文摘Type-I censoring mechanism arises when the number of units experiencing the event is random but the total duration of the study is fixed. There are a number of mathematical approaches developed to handle this type of data. The purpose of the research was to estimate the three parameters of the Frechet distribution via the frequentist Maximum Likelihood and the Bayesian Estimators. In this paper, the maximum likelihood method (MLE) is not available of the three parameters in the closed forms;therefore, it was solved by the numerical methods. Similarly, the Bayesian estimators are implemented using Jeffreys and gamma priors with two loss functions, which are: squared error loss function and Linear Exponential Loss Function (LINEX).
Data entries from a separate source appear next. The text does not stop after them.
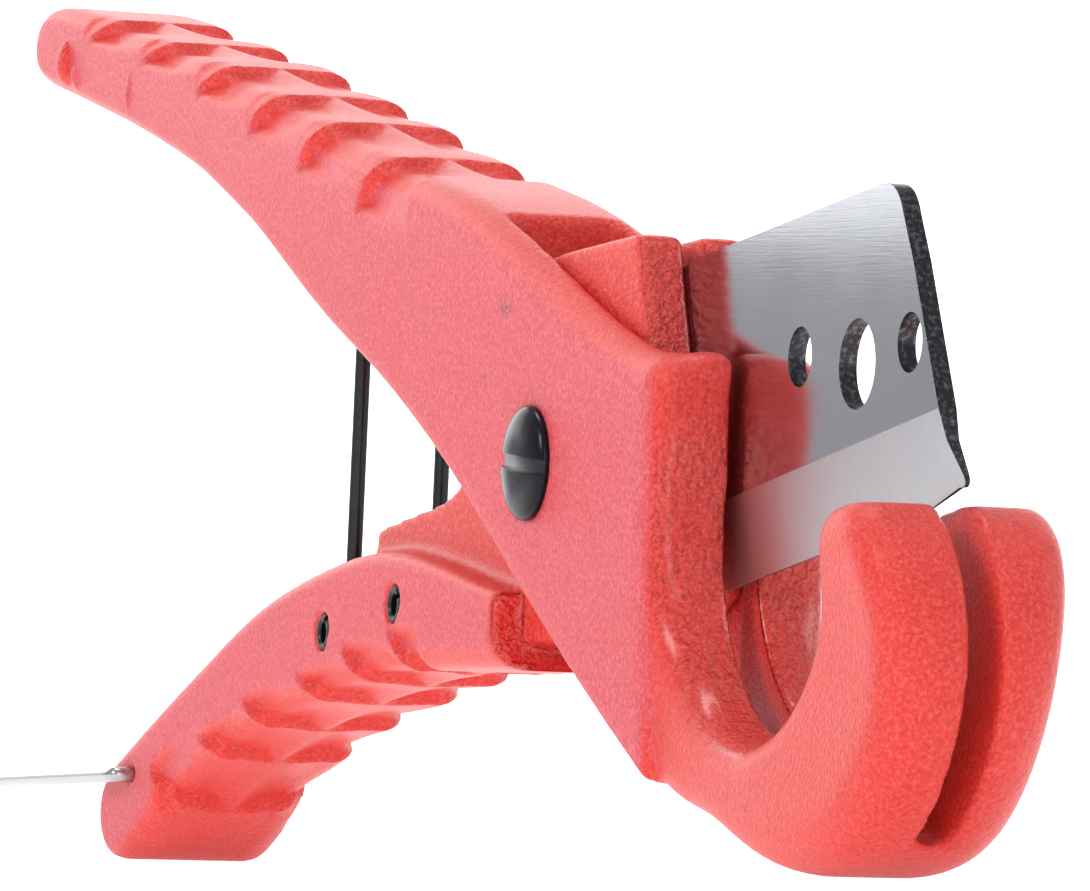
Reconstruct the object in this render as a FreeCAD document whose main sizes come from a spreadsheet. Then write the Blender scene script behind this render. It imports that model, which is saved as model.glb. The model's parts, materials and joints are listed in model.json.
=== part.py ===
import FreeCAD, Part
import os
from math import sin, cos, tan, acos, atan2, radians, degrees, hypot, pi

# One-hand scissor cutter for plastic pipe. Lengths are mm.
# Every body is drawn in the pivot frame: main pivot on the Y axis, X to the jaw, Z up,
# and all of them then get the same Placement, which stands the open tool on its hook and lever end.

doc = FreeCAD.newDocument("pipe_cutter")
V = FreeCAD.Vector

sizes = {
    "bodyWidth": 19.0, "bodyRound": 3.8, "bellyRound": 1.4, "channelWidth": 12.0, "slotWidth": 3.2,
    "tongueWidth": 11.4, "leverWidth": 19.0, "leverRound": 3.0, "leverTopRound": 1.0,
    "cradleX": 53.6, "cradleZ": -5.0, "cradleRadius": 19.6,
    "barrelDia": 8.0, "barrelBore": 8.1, "threadDia": 5.0, "headDia": 11.6, "headHeight": 1.9, "spotDia": 12.4, "spotDepth": 0.3,
    "driverWidth": 1.5, "driverDepth": 1.3,
    "thrustDia": 13.0, "thrustThick": 0.72, "thrustSeat": 5.22,
    "bladeThick": 1.8, "bladeSlot": 1.9, "bevelWidth": 8.6, "bevelLand": 0.12, "dowelDia": 3.0,
    "rollDia": 4.0, "rollWall": 0.8, "rollSlit": 0.7, "rollLength": 18.8,
    "springPinX": -62.3, "springPinZ": -19.6, "anchorPinX": -39.4, "anchorPinZ": -15.7,
    "springWire": 1.7, "coilRadius": 3.55, "coilTurns": 2.25, "legSide": 4.85, "legLength": 39.5,
    "bailWire": 1.8, "bailHoleX": -130.6, "bailHoleZ": -39.5, "bailBore": 1.96, "bailLength": 50.9,
    "bailSide": 11.6, "bailTilt": 4.4, "nubX": -167.6, "nubZ": 45.3, "nubRadius": 1.6, "nubHeight": 0.8,
    "scoopLong": 9.5, "scoopCross": 7.0, "scoopOffset": 2.4, "scoopSlant": 24.0,
    "standTilt": 3.9,
}
sheet = doc.addObject("Spreadsheet::Sheet", "sizes")
for row, (name, value) in enumerate(sizes.items(), start=1):
    sheet.set(f"A{row}", name)
    sheet.set(f"B{row}", str(value))
    sheet.setAlias(f"B{row}", name)
doc.recompute()


def size(name):
    return float(sheet.get(name))


def bind(obj, **props):
    for prop, expr in props.items():
        obj.setExpression(prop, expr)


def curves(pieces):
    """Turn a list of ('line' | 'curve', points) pieces into edges that share their ends."""
    out = []
    for kind, pts in pieces:
        pts = [V(x, y, 0) for x, y in pts]
        if kind == "line":
            out += [Part.LineSegment(a, b) for a, b in zip(pts, pts[1:])]
        else:
            bs = Part.BSplineCurve()
            bs.interpolate(pts)
            out.append(bs)
    return out


turns = {"XZ": FreeCAD.Rotation(V(1, 0, 0), 90), "XY": FreeCAD.Rotation(),
         "YZ": FreeCAD.Rotation(V(1, 1, 1), 120)}


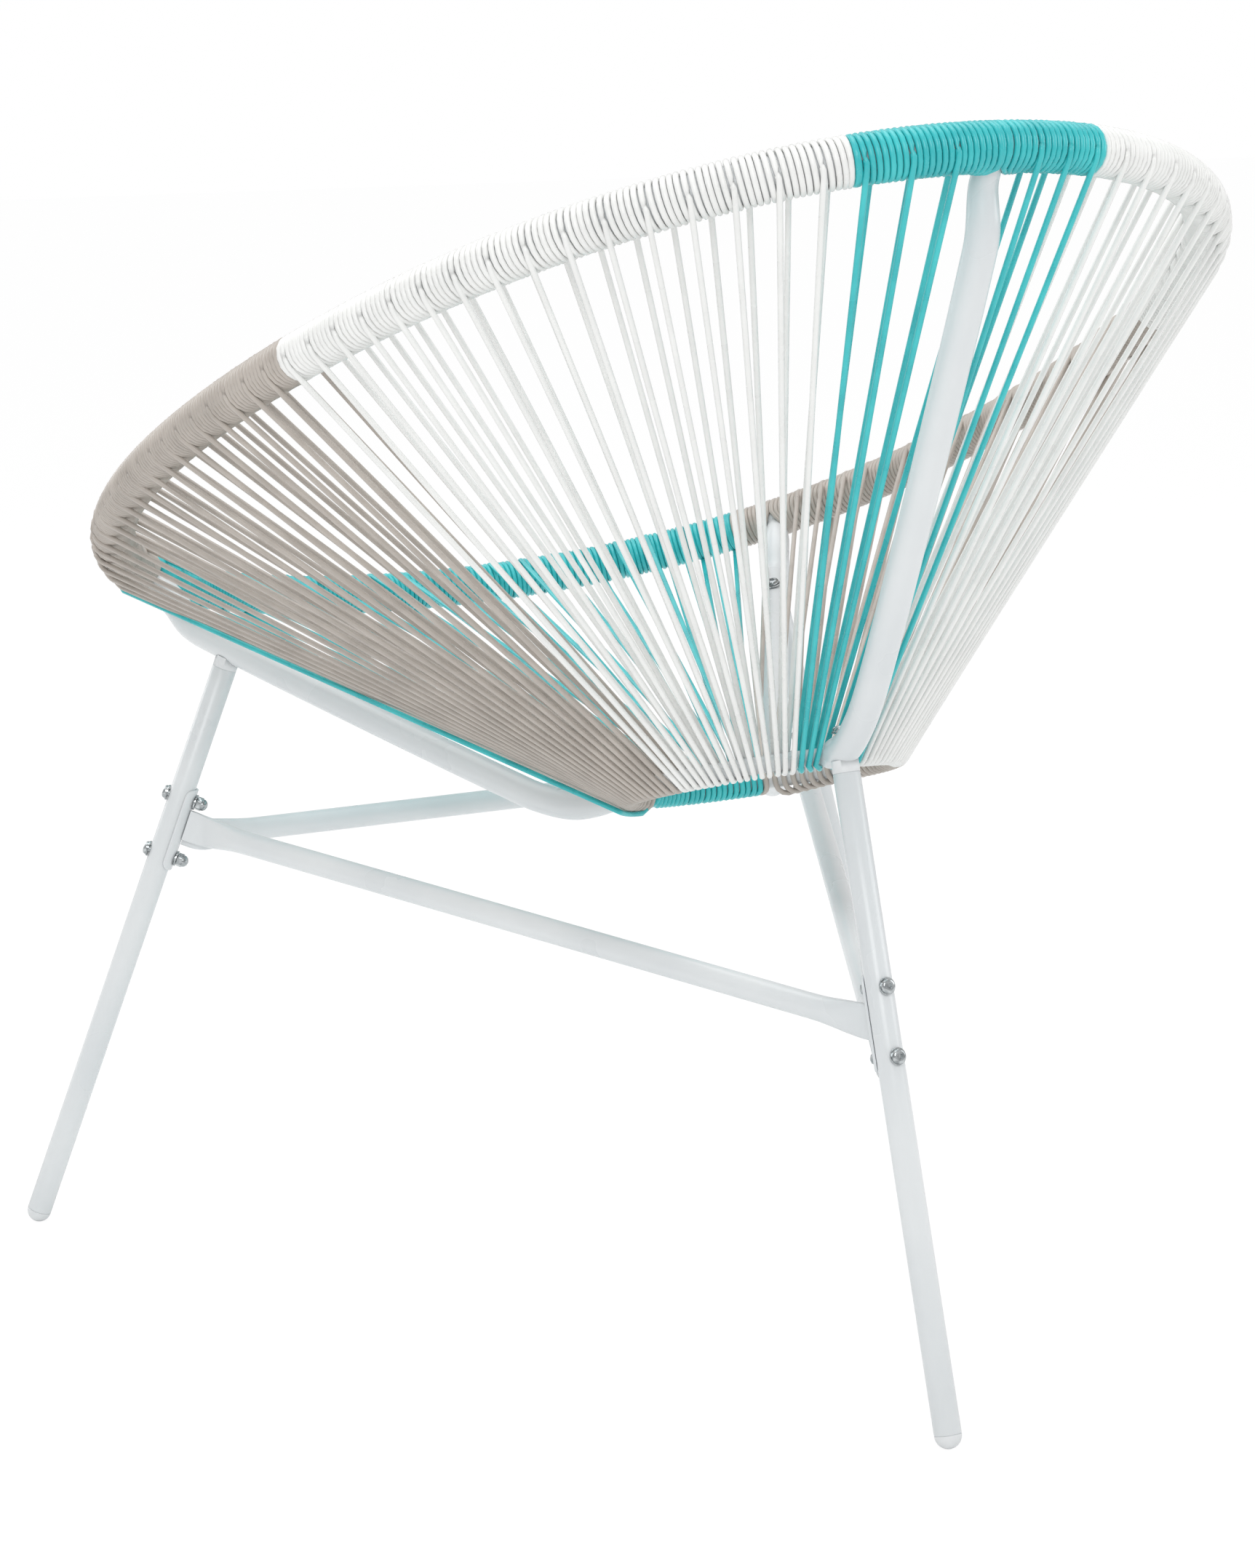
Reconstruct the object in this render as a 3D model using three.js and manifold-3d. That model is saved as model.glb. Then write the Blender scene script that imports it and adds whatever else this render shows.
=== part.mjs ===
// Acapulco chair: an egg-shaped steel rim and a small inner ring, joined by three support tubes and
// by cords that are wound round the rim and looped under the ring, one cord for each colour stretch.
// Three legs are bolted under the supports, and three brace tubes tie the legs into a triangle.
// Units are millimetres. X points to the sitter's left, the chair looks along -Y, and Z points up.
import * as THREE from 'three';
import { mergeVertices } from 'three/addons/utils/BufferGeometryUtils.js';
import Module from 'manifold-3d';

const wasm = await Module();
wasm.setup();

// Driving dimensions
const gap = 0.3;
const overrun = 4;

const rim = {
  halfWidth: 379, halfDepth: 443.7, midHeight: 666, halfRise: 201,
  backBulge: 38, frontDraw: 18, dish: 12, lift: 1.6,
  eggShare: 0.024, squareShare: 0.029,
  tubeRadius: 12.5,
};
const ring = {
  radius: 97, rodRadius: 6, centreY: 150, centreZ: 416.8, tiltDegrees: 18, sides: 10, steps: 40,
};
const cord = { radius: 2, loopCorners: 2, edgeInset: 5.2 };
const wrap = { grooveDepth: 1.2, boreStep: 72 };

const support = {
  radius: 11, neckRadius: 8.7, sides: 12, stepsPerSpan: 2, weldInset: 8, cordGap: 2.6,
};

// Bends of a front support, from the rim inwards and from the ring outwards, in its upright plane
const frontSupport = {
  rimShare: 0.2338, ringDegrees: 32.5, legSeatFromRim: 87.5,
  neckLength: 22, tipRadius: 6.5, tipLength: 60,
  rimIn1: 32, rimDown1: 24, rimIn2: 48, rimDown2: 40, rimIn3: 79, rimDown3: 52,
  ringOut1: 122, ringDown1: 5.4, ringOut2: 96, ringDown2: 12.2, ringOut3: 68, ringDown3: 15,
  ringOut4: 48, ringDown4: 12, ringOut5: 25, ringDown5: 6,
};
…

The parameters of the Frechet distribution via Bayesian cannot be obtained analytically and therefore Markov Chain Monte Carlo is used, where the full conditional distribution for the three parameters is obtained via Metropolis-Hastings algorithm. Comparisons of the estimators are obtained using Mean Square Errors (MSE) to determine the best estimator of the three parameters of the Frechet distribution. The results show that the Bayesian estimation under Linear Exponential Loss Function based on Type-I censored data is a better estimator for all the parameter estimates when the value of the loss parameter is positive.